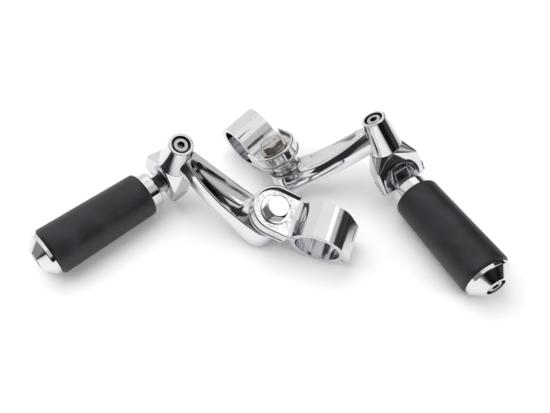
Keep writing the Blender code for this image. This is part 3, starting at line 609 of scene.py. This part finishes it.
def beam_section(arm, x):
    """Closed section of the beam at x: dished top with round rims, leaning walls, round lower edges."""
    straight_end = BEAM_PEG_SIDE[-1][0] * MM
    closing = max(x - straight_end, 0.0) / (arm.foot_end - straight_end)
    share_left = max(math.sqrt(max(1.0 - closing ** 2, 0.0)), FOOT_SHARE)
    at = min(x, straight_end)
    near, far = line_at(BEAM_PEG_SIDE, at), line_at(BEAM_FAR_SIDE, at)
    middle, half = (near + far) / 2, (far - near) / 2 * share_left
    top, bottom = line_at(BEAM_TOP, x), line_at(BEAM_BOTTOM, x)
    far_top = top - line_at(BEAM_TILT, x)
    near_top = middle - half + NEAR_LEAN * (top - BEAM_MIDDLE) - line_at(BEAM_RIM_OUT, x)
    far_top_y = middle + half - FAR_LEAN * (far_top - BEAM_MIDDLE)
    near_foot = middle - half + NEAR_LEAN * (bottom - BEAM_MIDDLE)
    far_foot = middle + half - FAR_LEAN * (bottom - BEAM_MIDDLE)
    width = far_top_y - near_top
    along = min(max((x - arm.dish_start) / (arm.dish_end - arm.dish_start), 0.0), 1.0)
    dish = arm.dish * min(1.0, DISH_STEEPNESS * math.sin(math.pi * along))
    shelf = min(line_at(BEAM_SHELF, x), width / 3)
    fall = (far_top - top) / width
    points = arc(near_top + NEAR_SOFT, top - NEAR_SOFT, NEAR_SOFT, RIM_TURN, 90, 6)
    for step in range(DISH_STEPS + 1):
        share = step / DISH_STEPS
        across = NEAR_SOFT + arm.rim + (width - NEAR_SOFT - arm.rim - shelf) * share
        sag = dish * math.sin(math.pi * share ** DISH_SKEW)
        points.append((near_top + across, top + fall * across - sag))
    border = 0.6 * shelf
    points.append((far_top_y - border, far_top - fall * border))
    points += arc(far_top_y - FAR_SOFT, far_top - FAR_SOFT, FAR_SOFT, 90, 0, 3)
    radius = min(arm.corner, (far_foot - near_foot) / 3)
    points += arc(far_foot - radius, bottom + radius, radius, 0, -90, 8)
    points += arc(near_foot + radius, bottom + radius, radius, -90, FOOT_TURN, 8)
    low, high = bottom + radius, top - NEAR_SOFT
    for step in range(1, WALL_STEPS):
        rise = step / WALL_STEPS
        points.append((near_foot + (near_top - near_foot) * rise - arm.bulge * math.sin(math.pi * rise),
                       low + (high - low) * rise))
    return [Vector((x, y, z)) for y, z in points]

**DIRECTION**
Every line of the data above should be copied exactly.

**EXPECTED OUTPUT**
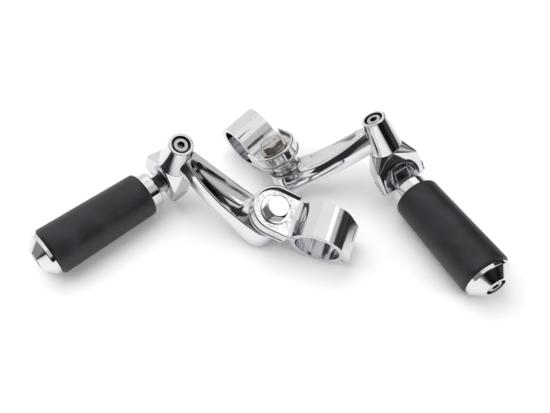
Keep writing the Blender code for this image. This is part 3, starting at line 609 of scene.py. This part finishes it.
def beam_section(arm, x):
    """Closed section of the beam at x: dished top with round rims, leaning walls, round lower edges."""
    straight_end = BEAM_PEG_SIDE[-1][0] * MM
    closing = max(x - straight_end, 0.0) / (arm.foot_end - straight_end)
    share_left = max(math.sqrt(max(1.0 - closing ** 2, 0.0)), FOOT_SHARE)
    at = min(x, straight_end)
    near, far = line_at(BEAM_PEG_SIDE, at), line_at(BEAM_FAR_SIDE, at)
    middle, half = (near + far) / 2, (far - near) / 2 * share_left
    top, bottom = line_at(BEAM_TOP, x), line_at(BEAM_BOTTOM, x)
    far_top = top - line_at(BEAM_TILT, x)
    near_top = middle - half + NEAR_LEAN * (top - BEAM_MIDDLE) - line_at(BEAM_RIM_OUT, x)
    far_top_y = middle + half - FAR_LEAN * (far_top - BEAM_MIDDLE)
    near_foot = middle - half + NEAR_LEAN * (bottom - BEAM_MIDDLE)
    far_foot = middle + half - FAR_LEAN * (bottom - BEAM_MIDDLE)
    width = far_top_y - near_top
    along = min(max((x - arm.dish_start) / (arm.dish_end - arm.dish_start), 0.0), 1.0)
    dish = arm.dish * min(1.0, DISH_STEEPNESS * math.sin(math.pi * along))
    shelf = min(line_at(BEAM_SHELF, x), width / 3)
    fall = (far_top - top) / width
    points = arc(near_top + NEAR_SOFT, top - NEAR_SOFT, NEAR_SOFT, RIM_TURN, 90, 6)
    for step in range(DISH_STEPS + 1):
        share = step / DISH_STEPS
        across = NEAR_SOFT + arm.rim + (width - NEAR_SOFT - arm.rim - shelf) * share
        sag = dish * math.sin(math.pi * share ** DISH_SKEW)
        points.append((near_top + across, top + fall * across - sag))
    border = 0.6 * shelf
    points.append((far_top_y - border, far_top - fall * border))
    points += arc(far_top_y - FAR_SOFT, far_top - FAR_SOFT, FAR_SOFT, 90, 0, 3)
    radius = min(arm.corner, (far_foot - near_foot) / 3)
    points += arc(far_foot - radius, bottom + radius, radius, 0, -90, 8)
    points += arc(near_foot + radius, bottom + radius, radius, -90, FOOT_TURN, 8)
    low, high = bottom + radius, top - NEAR_SOFT
    for step in range(1, WALL_STEPS):
        rise = step / WALL_STEPS
        points.append((near_foot + (near_top - near_foot) * rise - arm.bulge * math.sin(math.pi * rise),
                       low + (high - low) * rise))
    return [Vector((x, y, z)) for y, z in points]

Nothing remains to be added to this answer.